COLLECTED DATA:
--*--

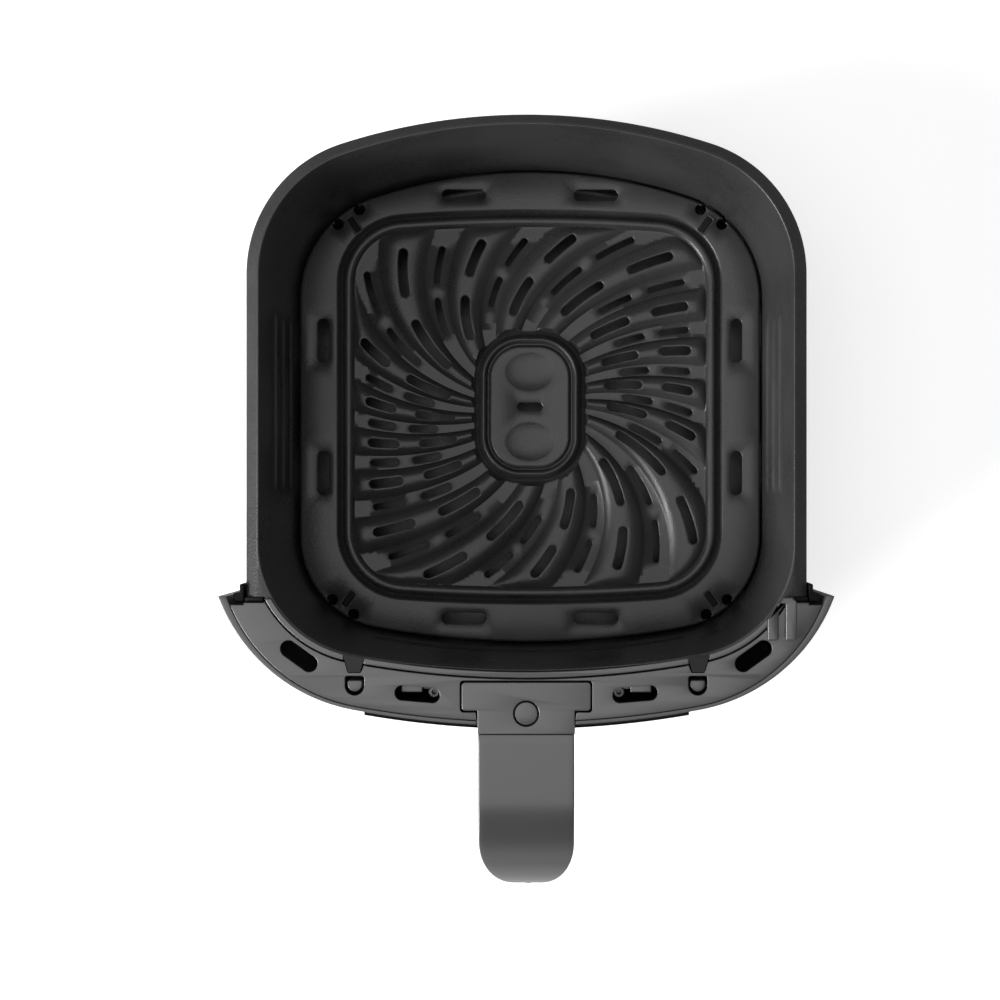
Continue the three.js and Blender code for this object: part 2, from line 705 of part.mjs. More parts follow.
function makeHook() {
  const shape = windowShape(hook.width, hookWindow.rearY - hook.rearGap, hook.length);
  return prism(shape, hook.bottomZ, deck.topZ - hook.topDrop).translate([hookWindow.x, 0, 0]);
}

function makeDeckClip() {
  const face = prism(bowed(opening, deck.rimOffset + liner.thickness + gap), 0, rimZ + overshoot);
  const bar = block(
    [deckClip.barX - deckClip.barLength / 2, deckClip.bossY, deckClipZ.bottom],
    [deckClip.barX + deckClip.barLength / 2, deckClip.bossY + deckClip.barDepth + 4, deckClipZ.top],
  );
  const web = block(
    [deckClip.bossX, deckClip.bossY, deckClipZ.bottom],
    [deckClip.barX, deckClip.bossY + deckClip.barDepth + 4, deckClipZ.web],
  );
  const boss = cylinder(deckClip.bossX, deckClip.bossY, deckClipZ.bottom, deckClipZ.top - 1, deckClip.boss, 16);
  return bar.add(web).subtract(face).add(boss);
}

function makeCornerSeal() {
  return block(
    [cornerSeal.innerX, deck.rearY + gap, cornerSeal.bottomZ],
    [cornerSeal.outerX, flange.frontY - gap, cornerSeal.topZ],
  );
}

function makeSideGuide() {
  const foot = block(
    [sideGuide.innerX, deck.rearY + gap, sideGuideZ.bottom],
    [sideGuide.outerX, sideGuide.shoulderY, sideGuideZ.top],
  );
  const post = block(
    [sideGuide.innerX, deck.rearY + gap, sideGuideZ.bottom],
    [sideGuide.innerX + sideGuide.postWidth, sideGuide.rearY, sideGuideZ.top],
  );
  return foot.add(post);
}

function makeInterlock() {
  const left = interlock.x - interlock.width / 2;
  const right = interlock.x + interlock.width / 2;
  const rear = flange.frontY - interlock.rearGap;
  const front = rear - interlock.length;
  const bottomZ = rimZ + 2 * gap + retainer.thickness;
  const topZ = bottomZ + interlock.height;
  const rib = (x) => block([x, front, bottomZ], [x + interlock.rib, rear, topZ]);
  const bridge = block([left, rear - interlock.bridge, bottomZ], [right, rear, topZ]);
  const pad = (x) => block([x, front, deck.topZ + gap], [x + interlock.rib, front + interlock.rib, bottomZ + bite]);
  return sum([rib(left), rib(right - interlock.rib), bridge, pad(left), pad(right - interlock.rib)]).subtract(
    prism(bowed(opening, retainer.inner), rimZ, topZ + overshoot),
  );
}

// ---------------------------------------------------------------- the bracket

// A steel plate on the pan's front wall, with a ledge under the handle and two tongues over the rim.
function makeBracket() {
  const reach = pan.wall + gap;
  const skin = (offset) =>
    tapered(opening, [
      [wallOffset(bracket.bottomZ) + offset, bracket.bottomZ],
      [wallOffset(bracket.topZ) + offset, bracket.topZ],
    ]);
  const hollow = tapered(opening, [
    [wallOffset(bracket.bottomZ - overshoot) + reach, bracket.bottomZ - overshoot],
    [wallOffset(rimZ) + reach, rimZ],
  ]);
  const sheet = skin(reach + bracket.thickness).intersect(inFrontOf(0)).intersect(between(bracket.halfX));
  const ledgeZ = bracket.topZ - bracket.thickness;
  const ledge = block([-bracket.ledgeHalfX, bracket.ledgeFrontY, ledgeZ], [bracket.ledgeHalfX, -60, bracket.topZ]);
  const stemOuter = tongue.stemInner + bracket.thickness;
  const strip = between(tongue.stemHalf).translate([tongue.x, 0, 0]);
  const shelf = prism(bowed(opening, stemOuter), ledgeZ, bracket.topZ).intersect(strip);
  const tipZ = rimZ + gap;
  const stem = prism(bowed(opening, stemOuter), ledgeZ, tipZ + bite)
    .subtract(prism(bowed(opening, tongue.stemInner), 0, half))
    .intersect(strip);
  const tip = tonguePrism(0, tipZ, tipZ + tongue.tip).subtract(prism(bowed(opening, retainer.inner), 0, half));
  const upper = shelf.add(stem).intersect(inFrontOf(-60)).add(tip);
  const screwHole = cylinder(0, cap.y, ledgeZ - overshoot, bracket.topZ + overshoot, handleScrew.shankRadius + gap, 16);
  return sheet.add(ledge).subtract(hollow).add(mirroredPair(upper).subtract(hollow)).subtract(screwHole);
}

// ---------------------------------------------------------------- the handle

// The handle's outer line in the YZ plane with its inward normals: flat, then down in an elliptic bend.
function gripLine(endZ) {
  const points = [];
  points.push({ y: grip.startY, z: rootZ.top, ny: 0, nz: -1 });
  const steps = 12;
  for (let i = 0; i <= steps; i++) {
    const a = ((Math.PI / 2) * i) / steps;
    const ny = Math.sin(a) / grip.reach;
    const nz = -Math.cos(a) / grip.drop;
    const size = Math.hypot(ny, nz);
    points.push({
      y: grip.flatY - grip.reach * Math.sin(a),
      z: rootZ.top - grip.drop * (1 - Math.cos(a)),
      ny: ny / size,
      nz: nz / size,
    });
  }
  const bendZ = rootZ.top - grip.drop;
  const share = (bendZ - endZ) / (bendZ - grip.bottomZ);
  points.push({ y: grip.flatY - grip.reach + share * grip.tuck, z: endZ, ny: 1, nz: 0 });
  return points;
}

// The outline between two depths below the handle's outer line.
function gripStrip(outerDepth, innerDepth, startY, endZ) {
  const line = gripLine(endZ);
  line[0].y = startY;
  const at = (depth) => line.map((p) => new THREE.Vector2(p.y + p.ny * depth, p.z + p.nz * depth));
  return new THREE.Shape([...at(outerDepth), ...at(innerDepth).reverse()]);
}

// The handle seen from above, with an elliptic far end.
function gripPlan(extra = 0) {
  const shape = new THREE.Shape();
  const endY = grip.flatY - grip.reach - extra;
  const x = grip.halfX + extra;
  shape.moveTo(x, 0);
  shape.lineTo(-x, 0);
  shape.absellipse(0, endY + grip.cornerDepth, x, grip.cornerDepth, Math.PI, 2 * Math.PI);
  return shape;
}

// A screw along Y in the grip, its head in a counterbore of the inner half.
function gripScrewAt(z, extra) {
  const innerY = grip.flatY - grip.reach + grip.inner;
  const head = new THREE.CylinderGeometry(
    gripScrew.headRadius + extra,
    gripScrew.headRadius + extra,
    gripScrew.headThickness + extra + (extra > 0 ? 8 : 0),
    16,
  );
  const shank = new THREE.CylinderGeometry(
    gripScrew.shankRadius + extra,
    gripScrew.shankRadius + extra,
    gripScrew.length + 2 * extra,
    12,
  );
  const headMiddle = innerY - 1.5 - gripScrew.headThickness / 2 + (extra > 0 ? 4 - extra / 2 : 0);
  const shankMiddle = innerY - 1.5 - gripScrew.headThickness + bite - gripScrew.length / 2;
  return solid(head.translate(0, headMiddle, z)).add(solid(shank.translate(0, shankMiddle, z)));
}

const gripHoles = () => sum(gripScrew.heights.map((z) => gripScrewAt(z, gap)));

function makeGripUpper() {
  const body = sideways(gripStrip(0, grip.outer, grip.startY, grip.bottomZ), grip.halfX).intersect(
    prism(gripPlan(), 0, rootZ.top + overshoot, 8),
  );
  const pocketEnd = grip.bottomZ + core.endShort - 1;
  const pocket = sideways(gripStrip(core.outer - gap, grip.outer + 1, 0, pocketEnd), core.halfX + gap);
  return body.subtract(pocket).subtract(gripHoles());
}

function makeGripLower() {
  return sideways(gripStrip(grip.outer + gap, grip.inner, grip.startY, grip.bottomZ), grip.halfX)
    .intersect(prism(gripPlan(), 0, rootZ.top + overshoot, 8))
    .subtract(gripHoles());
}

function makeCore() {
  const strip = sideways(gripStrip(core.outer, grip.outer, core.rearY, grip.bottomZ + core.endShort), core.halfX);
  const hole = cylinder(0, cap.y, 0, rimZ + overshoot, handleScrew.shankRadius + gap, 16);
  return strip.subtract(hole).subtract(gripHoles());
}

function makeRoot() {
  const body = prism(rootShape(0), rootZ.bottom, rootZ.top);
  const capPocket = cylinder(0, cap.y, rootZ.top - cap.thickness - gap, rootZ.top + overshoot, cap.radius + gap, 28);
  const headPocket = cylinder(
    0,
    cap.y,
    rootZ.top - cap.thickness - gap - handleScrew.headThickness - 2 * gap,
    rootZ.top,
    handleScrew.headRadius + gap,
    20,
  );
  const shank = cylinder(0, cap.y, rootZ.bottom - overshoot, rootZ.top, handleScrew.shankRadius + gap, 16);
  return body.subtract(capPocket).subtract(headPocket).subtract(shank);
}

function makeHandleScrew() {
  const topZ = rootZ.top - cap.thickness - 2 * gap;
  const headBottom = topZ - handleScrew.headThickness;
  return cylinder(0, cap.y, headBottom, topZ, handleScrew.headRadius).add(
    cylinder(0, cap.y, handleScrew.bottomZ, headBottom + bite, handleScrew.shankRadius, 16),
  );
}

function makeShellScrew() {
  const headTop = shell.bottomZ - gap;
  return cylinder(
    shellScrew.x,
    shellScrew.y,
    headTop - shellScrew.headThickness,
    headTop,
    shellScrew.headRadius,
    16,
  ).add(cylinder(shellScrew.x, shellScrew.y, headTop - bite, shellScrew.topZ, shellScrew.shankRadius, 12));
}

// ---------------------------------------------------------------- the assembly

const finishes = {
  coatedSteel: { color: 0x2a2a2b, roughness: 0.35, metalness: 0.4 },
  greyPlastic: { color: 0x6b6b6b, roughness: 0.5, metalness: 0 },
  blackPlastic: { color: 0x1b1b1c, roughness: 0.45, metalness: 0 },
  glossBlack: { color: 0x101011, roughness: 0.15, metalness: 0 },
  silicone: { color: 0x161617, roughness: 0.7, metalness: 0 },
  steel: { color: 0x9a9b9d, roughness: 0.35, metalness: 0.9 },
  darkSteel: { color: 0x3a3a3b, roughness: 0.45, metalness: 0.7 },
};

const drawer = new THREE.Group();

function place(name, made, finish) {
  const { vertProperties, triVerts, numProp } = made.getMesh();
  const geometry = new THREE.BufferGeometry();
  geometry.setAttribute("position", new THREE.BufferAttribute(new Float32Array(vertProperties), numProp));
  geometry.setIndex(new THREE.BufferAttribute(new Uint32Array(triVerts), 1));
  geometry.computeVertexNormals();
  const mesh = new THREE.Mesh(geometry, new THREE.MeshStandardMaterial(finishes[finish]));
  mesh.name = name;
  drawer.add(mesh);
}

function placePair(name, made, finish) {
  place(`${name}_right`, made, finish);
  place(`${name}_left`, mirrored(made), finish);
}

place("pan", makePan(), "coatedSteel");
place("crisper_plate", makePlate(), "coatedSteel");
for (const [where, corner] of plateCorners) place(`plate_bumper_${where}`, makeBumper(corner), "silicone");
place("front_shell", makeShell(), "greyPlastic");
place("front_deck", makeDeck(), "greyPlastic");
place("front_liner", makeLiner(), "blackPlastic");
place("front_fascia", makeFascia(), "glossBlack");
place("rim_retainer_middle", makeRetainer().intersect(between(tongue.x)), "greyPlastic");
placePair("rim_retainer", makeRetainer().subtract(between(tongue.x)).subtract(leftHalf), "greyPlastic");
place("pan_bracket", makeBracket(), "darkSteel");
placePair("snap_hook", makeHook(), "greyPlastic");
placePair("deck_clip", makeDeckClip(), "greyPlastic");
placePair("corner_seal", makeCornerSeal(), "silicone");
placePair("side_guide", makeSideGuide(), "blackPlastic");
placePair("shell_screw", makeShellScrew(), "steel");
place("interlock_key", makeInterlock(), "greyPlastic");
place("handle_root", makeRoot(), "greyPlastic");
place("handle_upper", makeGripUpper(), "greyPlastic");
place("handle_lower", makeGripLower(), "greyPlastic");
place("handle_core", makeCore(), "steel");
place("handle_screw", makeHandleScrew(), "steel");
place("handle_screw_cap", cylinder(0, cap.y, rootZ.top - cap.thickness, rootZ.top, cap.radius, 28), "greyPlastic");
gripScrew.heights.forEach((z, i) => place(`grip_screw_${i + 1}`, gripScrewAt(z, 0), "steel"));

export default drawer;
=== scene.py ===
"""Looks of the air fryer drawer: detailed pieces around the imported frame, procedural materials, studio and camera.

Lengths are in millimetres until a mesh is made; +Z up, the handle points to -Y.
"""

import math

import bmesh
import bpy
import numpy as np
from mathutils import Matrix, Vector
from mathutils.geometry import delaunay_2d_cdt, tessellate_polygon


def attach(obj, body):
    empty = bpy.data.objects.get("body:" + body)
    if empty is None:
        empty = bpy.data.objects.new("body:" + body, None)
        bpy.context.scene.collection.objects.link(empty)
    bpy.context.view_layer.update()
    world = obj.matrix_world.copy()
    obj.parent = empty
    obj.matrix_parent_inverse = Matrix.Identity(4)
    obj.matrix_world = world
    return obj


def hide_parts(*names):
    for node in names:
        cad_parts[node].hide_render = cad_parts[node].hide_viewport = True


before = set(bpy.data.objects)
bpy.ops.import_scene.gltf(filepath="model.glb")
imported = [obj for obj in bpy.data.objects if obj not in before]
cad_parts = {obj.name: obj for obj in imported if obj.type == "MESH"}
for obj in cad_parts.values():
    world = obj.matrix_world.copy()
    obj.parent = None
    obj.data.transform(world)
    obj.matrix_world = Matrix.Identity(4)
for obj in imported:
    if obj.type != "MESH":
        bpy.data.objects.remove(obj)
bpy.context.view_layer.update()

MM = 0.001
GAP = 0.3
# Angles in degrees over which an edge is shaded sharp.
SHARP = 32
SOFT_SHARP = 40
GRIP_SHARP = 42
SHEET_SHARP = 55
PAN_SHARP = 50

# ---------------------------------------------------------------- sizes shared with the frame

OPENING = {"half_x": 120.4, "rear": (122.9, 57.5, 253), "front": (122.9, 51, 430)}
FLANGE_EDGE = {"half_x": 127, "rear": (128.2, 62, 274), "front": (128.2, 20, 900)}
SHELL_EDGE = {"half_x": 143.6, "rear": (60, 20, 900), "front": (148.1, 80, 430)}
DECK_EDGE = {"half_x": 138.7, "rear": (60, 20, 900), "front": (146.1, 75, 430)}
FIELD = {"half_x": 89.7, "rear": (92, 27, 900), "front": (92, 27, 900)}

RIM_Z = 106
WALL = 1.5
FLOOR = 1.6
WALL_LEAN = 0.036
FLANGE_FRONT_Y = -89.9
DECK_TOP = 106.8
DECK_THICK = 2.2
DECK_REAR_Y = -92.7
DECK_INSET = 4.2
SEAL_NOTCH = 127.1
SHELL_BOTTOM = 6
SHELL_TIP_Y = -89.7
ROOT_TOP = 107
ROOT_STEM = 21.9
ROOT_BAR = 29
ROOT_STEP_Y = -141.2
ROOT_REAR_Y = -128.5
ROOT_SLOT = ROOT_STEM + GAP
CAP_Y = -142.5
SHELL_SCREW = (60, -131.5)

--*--

Extract the lines of the preceding material that run from the line with "gripScrew.heights.forEach((z, i) =>" through the line with "if empty is", inclusive, reproducing them exactly and adding nothing.

THE RESPONSE:
gripScrew.heights.forEach((z, i) => place(`grip_screw_${i + 1}`, gripScrewAt(z, 0), "steel"));

export default drawer;
=== scene.py ===
"""Looks of the air fryer drawer: detailed pieces around the imported frame, procedural materials, studio and camera.

Lengths are in millimetres until a mesh is made; +Z up, the handle points to -Y.
"""

import math

import bmesh
import bpy
import numpy as np
from mathutils import Matrix, Vector
from mathutils.geometry import delaunay_2d_cdt, tessellate_polygon


def attach(obj, body):
    empty = bpy.data.objects.get("body:" + body)
    if empty is None:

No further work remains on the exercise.